→ Stated task
Give back exactly the lines running from the line that holds "drain_strainer();" through the line that holds "obj.matrix_parent_inverse = Matrix.Identity(4)", ends included, and no other lines.
▽
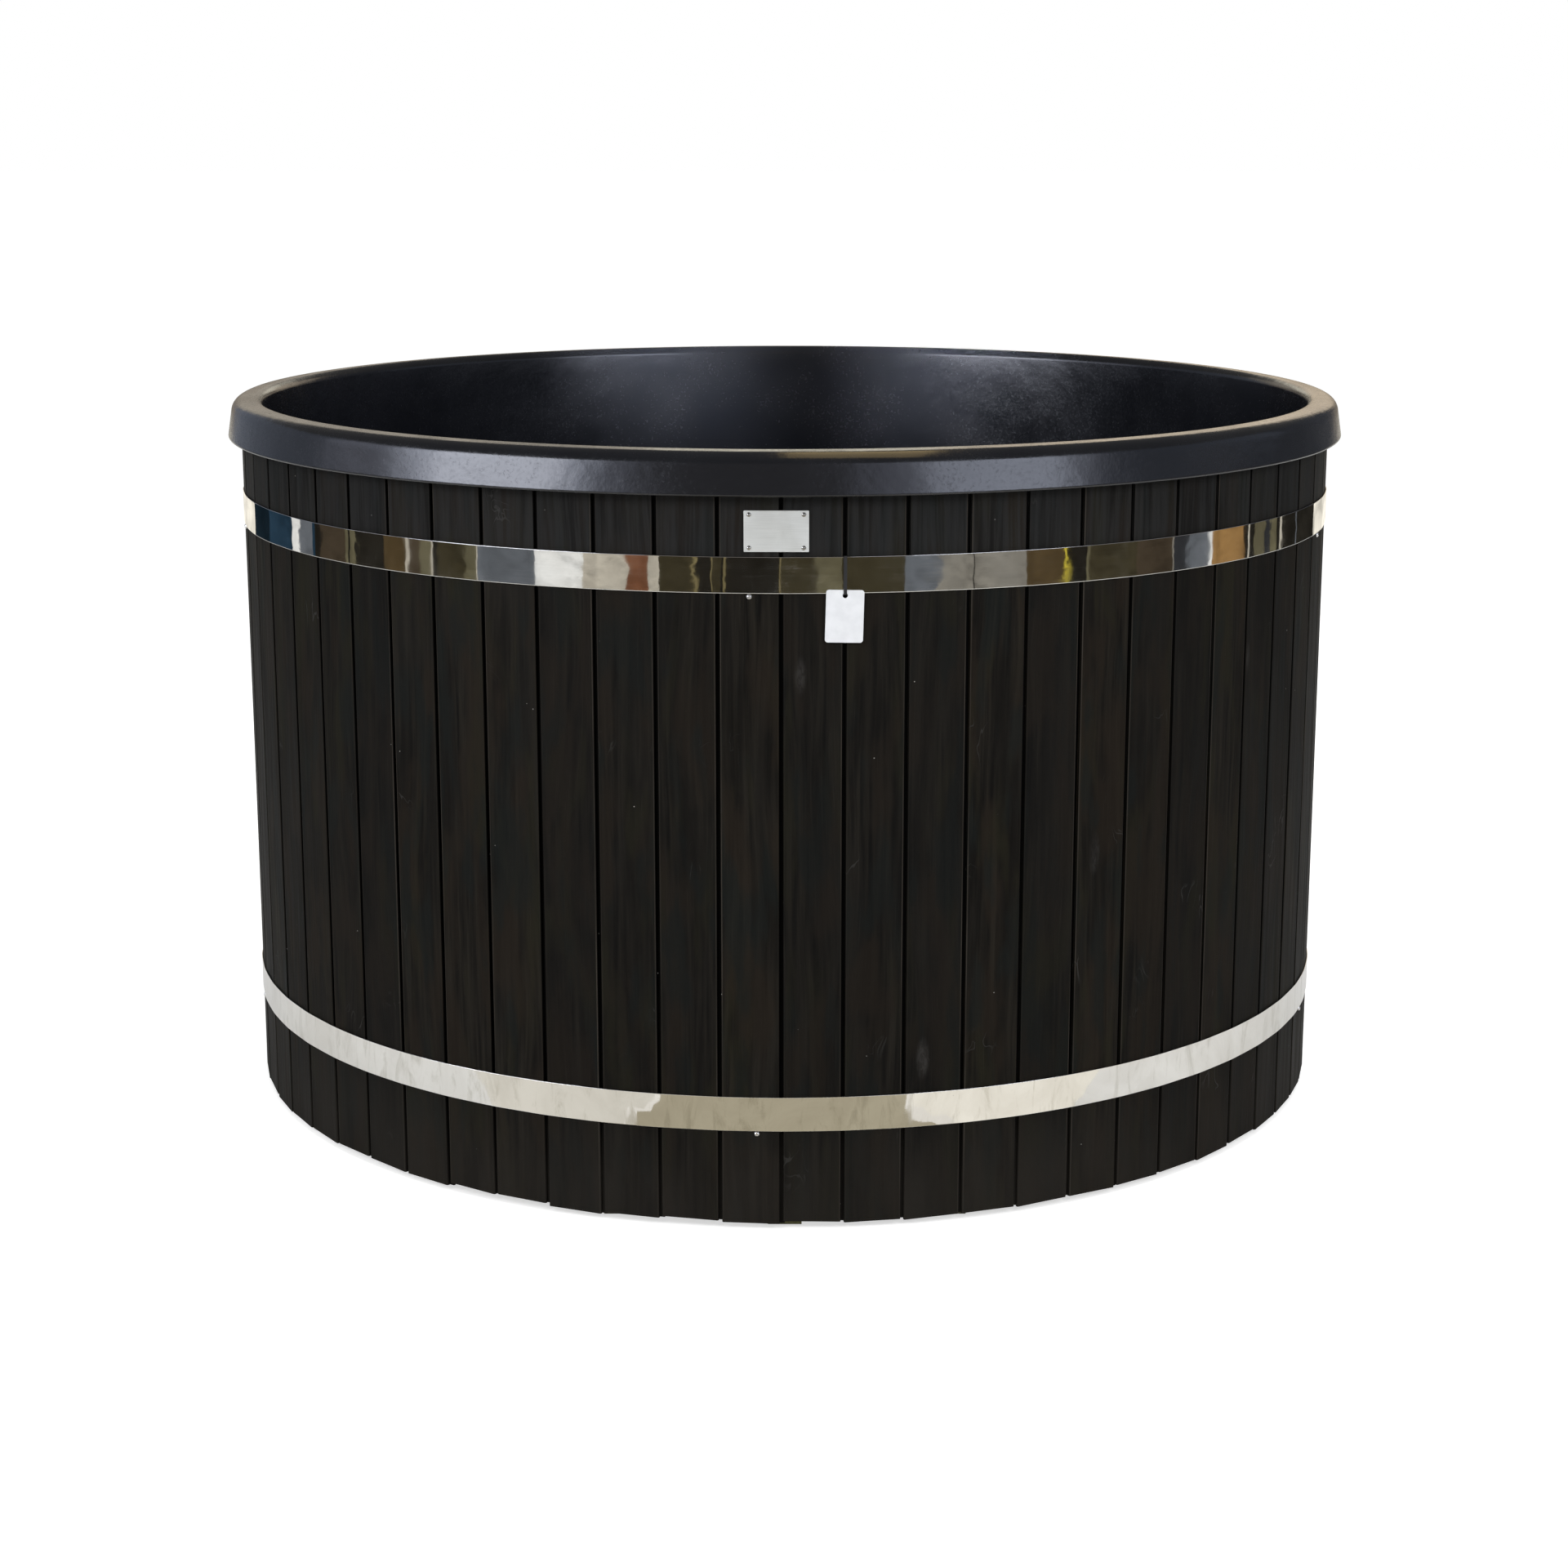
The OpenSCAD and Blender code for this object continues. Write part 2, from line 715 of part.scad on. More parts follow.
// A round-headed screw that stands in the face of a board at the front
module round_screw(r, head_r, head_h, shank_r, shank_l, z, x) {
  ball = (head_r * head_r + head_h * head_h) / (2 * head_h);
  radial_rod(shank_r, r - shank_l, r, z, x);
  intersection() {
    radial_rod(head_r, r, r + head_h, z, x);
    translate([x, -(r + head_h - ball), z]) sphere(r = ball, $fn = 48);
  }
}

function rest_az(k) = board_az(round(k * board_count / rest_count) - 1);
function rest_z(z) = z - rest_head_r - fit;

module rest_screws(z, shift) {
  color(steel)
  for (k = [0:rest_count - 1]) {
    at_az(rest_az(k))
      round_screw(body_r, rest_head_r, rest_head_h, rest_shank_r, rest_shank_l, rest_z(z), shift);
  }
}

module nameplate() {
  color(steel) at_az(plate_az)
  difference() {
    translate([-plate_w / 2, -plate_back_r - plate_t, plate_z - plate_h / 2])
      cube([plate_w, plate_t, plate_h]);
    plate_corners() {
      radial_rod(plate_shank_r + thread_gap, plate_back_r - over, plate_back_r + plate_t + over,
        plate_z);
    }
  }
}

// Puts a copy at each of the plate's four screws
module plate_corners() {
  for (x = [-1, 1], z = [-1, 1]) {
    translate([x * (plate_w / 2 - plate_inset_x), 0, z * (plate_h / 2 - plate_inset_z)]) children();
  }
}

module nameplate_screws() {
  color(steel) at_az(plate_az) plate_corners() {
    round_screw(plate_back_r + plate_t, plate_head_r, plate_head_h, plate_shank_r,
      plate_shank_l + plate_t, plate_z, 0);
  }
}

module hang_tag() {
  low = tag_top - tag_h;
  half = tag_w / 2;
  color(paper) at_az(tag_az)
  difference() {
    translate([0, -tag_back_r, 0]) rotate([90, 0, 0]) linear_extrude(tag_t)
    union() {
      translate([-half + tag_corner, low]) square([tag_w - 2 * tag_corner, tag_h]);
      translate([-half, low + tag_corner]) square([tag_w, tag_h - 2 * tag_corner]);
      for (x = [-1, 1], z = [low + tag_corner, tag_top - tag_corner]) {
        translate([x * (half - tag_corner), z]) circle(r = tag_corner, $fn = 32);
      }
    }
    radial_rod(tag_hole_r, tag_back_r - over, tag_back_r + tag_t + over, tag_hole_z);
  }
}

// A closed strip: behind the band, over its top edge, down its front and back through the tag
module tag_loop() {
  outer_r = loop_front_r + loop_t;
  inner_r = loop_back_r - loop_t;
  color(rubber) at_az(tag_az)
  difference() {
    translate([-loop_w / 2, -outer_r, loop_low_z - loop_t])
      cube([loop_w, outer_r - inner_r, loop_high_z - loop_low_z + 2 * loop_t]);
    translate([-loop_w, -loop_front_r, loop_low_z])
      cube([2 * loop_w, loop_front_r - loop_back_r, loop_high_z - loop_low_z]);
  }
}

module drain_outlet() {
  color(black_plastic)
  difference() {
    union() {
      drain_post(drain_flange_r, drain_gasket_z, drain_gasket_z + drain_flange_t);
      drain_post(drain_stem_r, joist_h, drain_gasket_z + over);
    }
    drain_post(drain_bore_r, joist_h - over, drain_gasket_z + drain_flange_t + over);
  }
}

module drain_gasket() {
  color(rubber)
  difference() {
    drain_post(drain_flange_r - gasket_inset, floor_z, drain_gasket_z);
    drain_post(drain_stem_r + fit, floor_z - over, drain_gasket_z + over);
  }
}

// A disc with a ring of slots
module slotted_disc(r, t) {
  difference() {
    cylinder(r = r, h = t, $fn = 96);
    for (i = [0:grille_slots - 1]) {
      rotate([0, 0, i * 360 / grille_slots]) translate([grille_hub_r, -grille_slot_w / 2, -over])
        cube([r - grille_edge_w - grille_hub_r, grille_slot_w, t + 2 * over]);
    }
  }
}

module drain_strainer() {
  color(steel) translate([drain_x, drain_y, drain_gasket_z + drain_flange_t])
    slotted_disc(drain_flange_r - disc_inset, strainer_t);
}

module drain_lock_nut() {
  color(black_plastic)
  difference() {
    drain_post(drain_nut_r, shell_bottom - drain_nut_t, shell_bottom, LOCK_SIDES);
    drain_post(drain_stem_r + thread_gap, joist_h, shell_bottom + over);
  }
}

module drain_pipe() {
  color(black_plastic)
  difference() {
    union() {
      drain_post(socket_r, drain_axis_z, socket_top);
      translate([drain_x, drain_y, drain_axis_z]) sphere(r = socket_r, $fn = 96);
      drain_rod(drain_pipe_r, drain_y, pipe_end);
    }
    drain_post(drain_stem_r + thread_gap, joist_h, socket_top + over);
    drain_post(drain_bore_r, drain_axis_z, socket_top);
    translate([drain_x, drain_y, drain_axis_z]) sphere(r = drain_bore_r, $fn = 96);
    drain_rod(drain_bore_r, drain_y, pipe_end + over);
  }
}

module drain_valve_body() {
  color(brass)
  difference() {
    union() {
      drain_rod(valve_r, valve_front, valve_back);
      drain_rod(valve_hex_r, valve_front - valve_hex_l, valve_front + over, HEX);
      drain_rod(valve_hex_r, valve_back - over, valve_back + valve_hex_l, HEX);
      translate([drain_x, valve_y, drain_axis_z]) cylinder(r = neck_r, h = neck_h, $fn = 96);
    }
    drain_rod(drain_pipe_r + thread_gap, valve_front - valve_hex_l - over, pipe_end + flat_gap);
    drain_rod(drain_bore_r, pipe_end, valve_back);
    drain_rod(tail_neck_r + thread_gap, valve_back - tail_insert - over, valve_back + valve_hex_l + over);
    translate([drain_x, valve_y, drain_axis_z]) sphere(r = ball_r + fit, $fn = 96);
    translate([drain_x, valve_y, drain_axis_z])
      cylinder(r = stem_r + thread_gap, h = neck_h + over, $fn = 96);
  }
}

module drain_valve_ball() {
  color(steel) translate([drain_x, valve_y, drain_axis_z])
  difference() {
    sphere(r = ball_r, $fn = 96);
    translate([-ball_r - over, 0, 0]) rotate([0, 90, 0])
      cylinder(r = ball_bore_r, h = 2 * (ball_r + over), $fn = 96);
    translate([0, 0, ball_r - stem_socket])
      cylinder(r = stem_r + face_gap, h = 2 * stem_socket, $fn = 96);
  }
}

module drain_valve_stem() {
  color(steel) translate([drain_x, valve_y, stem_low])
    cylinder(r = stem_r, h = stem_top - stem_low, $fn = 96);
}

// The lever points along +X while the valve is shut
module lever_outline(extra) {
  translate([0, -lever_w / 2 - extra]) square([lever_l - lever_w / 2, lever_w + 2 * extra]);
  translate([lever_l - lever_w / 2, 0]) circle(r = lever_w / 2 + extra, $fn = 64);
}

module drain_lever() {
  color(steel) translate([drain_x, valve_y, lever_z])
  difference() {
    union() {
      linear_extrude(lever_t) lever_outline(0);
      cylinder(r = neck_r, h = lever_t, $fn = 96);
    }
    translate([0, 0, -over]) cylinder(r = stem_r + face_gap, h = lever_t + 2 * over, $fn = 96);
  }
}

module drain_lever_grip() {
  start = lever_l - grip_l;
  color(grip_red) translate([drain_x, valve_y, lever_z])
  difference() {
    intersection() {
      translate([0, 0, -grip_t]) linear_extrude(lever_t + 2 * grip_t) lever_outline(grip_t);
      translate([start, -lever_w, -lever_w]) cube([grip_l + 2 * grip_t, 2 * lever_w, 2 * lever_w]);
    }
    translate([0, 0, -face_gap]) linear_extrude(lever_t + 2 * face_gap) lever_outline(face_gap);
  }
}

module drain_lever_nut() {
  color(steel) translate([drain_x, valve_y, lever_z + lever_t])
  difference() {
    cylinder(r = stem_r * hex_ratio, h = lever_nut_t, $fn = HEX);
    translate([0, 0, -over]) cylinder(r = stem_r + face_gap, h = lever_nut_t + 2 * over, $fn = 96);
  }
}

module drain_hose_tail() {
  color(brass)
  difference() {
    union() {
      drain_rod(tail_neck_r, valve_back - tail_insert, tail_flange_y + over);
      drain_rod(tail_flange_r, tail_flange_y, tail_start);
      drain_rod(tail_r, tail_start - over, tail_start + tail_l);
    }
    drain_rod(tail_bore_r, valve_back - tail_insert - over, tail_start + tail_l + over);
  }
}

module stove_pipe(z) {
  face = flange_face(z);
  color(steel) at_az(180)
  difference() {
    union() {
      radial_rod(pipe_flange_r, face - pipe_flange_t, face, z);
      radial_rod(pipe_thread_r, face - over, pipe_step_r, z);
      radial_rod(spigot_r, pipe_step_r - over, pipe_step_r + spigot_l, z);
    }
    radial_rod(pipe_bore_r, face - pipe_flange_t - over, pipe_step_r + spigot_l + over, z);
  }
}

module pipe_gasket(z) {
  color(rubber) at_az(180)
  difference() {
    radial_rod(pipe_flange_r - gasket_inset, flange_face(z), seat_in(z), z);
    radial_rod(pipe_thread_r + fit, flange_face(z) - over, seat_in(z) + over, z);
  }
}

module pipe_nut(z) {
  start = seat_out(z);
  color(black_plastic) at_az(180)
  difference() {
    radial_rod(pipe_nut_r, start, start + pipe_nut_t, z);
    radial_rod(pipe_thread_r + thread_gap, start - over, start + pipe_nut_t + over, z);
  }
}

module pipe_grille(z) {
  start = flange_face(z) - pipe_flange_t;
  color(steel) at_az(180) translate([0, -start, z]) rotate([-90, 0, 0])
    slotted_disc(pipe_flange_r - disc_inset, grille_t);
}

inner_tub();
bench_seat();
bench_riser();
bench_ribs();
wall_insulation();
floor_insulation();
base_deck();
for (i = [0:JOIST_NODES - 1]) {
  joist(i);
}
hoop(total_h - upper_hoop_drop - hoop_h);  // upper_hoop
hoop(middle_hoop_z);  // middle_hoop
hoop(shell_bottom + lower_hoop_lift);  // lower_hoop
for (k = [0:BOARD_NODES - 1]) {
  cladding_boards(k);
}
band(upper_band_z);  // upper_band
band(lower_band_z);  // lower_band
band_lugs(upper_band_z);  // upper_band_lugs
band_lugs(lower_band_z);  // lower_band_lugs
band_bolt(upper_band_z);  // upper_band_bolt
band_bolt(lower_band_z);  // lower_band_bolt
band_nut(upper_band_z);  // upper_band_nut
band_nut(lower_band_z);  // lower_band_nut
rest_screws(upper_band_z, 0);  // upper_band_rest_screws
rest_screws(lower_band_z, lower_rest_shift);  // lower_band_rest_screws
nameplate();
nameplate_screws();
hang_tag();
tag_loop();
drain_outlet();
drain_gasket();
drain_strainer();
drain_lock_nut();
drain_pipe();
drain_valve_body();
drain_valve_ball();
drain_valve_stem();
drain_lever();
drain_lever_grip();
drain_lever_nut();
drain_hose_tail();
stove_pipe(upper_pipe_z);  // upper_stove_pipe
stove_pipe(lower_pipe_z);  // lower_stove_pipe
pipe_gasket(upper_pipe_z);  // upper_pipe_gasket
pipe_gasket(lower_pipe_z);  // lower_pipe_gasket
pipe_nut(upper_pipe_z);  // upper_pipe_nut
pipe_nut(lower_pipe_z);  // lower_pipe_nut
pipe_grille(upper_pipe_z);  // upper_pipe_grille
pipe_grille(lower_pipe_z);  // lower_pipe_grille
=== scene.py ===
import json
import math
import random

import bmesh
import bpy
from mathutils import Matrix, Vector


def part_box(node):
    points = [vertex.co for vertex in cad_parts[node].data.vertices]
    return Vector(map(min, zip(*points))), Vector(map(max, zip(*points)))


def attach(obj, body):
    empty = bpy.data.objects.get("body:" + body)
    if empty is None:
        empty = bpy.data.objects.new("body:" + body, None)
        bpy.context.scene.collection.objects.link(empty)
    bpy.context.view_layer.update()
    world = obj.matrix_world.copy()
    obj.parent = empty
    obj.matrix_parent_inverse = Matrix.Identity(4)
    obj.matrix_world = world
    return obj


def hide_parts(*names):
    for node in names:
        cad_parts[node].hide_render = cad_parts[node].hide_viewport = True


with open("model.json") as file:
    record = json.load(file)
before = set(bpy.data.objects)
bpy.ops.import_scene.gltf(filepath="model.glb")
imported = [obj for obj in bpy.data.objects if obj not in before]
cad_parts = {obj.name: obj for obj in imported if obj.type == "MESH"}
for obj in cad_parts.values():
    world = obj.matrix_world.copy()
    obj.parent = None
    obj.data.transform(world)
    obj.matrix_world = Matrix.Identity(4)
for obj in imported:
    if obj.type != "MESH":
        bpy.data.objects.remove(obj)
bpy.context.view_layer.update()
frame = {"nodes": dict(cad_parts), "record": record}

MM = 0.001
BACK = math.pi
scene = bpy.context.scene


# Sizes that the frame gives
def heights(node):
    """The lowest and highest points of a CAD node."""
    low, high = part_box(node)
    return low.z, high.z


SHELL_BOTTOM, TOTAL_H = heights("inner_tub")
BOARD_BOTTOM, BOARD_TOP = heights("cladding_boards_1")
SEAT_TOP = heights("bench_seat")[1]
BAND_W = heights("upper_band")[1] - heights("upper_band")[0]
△
→ Response below
drain_strainer();
drain_lock_nut();
drain_pipe();
drain_valve_body();
drain_valve_ball();
drain_valve_stem();
drain_lever();
drain_lever_grip();
drain_lever_nut();
drain_hose_tail();
stove_pipe(upper_pipe_z);  // upper_stove_pipe
stove_pipe(lower_pipe_z);  // lower_stove_pipe
pipe_gasket(upper_pipe_z);  // upper_pipe_gasket
pipe_gasket(lower_pipe_z);  // lower_pipe_gasket
pipe_nut(upper_pipe_z);  // upper_pipe_nut
pipe_nut(lower_pipe_z);  // lower_pipe_nut
pipe_grille(upper_pipe_z);  // upper_pipe_grille
pipe_grille(lower_pipe_z);  // lower_pipe_grille
=== scene.py ===
import json
import math
import random

import bmesh
import bpy
from mathutils import Matrix, Vector


def part_box(node):
    points = [vertex.co for vertex in cad_parts[node].data.vertices]
    return Vector(map(min, zip(*points))), Vector(map(max, zip(*points)))


def attach(obj, body):
    empty = bpy.data.objects.get("body:" + body)
    if empty is None:
        empty = bpy.data.objects.new("body:" + body, None)
        bpy.context.scene.collection.objects.link(empty)
    bpy.context.view_layer.update()
    world = obj.matrix_world.copy()
    obj.parent = empty
    obj.matrix_parent_inverse = Matrix.Identity(4)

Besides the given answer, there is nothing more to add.